### The task:
Report only the number of lines in this material that include the string "joints".

┌────────

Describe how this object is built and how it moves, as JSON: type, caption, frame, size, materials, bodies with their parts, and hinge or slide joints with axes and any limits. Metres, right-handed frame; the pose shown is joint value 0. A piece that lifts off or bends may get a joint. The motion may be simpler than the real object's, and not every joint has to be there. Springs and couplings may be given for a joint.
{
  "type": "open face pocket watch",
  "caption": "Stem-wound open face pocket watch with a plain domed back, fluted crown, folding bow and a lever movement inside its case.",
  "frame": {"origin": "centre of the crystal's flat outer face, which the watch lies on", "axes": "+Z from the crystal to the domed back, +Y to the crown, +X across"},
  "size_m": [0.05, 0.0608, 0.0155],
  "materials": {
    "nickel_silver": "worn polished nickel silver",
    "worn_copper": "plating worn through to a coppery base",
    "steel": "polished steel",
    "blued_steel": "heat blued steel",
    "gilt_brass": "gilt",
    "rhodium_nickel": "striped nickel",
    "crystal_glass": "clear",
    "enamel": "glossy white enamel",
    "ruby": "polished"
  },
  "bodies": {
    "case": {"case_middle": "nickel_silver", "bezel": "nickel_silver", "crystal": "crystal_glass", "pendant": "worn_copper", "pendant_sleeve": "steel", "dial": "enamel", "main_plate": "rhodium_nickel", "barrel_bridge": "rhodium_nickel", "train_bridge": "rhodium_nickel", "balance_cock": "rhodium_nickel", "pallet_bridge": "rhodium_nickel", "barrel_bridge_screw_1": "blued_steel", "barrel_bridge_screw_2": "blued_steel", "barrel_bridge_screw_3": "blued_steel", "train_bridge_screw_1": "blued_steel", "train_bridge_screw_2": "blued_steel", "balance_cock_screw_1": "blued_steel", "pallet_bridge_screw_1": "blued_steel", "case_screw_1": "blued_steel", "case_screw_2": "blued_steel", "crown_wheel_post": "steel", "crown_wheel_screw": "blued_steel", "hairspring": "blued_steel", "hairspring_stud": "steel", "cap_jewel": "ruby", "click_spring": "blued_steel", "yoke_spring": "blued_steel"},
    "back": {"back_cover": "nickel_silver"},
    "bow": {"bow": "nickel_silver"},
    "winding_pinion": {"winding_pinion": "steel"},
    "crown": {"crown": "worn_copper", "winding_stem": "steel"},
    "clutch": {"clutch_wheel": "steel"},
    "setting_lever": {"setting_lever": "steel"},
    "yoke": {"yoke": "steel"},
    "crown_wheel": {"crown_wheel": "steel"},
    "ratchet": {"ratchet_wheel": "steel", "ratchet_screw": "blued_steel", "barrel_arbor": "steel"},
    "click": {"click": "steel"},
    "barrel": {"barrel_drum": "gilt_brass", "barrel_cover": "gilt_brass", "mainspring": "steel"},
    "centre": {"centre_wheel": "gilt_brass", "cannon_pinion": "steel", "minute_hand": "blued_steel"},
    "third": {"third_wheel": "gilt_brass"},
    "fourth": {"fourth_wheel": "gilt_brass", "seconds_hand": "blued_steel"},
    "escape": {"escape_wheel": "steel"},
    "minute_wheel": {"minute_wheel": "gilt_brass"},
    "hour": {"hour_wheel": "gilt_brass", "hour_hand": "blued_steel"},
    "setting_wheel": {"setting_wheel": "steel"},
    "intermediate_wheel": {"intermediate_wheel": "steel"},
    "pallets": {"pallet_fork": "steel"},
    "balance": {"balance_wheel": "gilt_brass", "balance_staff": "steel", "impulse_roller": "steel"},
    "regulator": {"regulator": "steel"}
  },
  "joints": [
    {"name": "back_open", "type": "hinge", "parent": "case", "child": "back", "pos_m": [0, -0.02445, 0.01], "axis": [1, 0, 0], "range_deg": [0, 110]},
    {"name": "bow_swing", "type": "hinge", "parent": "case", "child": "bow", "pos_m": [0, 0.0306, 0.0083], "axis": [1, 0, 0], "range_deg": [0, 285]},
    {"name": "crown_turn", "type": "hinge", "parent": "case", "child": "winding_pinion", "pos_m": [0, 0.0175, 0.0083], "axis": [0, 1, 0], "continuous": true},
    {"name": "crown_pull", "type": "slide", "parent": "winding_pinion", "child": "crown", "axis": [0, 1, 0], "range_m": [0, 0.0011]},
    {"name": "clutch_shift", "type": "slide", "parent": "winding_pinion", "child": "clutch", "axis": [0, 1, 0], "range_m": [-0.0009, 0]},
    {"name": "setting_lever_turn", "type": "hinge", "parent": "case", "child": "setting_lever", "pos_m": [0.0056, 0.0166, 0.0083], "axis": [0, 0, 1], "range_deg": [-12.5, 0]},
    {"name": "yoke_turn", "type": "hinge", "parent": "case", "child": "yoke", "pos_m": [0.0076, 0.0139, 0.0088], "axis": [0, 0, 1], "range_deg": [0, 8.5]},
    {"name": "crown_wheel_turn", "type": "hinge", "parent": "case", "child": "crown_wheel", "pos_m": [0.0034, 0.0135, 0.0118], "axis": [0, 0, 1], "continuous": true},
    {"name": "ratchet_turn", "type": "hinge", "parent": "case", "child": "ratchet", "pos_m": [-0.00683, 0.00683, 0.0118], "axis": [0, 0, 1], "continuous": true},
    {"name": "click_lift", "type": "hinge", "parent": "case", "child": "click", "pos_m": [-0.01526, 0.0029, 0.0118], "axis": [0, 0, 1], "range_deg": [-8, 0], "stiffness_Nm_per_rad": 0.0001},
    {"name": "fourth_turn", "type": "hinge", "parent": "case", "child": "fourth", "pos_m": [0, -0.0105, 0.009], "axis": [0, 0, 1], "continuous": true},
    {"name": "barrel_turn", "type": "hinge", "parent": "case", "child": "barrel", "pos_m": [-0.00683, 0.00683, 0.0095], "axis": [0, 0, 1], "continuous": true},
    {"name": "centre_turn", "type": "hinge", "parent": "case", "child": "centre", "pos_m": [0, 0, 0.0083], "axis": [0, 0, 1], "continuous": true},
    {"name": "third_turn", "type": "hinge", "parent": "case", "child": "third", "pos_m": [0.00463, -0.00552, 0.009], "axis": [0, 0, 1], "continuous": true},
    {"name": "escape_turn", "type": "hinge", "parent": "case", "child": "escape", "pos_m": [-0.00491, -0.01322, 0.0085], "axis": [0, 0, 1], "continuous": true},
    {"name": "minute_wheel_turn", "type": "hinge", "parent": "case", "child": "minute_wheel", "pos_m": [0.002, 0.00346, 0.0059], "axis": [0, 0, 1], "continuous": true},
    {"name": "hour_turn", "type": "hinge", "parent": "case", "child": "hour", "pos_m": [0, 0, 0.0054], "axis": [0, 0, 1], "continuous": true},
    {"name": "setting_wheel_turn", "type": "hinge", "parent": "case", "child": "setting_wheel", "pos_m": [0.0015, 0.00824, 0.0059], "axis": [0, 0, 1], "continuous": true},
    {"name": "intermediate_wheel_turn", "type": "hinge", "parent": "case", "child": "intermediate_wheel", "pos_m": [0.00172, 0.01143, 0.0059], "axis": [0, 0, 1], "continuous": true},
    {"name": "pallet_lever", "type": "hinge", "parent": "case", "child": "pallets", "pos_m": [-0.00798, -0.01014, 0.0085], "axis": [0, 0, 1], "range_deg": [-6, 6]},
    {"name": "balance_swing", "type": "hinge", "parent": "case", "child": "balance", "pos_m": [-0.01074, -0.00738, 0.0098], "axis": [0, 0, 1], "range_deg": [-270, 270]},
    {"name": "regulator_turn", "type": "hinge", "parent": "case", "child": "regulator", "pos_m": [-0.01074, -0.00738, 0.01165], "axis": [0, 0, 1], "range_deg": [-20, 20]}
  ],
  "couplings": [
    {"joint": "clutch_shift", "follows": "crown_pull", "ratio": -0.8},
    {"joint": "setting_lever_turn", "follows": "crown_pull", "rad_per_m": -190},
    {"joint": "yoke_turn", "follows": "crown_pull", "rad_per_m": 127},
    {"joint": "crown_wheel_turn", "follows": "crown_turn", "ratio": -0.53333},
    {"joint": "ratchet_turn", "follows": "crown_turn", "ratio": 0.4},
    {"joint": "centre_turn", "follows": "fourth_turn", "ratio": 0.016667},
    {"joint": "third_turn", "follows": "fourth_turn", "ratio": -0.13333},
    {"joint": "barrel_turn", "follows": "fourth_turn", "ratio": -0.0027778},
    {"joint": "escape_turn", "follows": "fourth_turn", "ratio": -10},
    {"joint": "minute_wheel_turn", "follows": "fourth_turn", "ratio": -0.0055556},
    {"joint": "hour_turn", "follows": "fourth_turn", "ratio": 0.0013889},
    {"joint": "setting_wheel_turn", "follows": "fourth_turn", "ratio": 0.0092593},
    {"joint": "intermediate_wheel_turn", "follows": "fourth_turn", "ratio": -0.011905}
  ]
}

└────────

### Reply:
2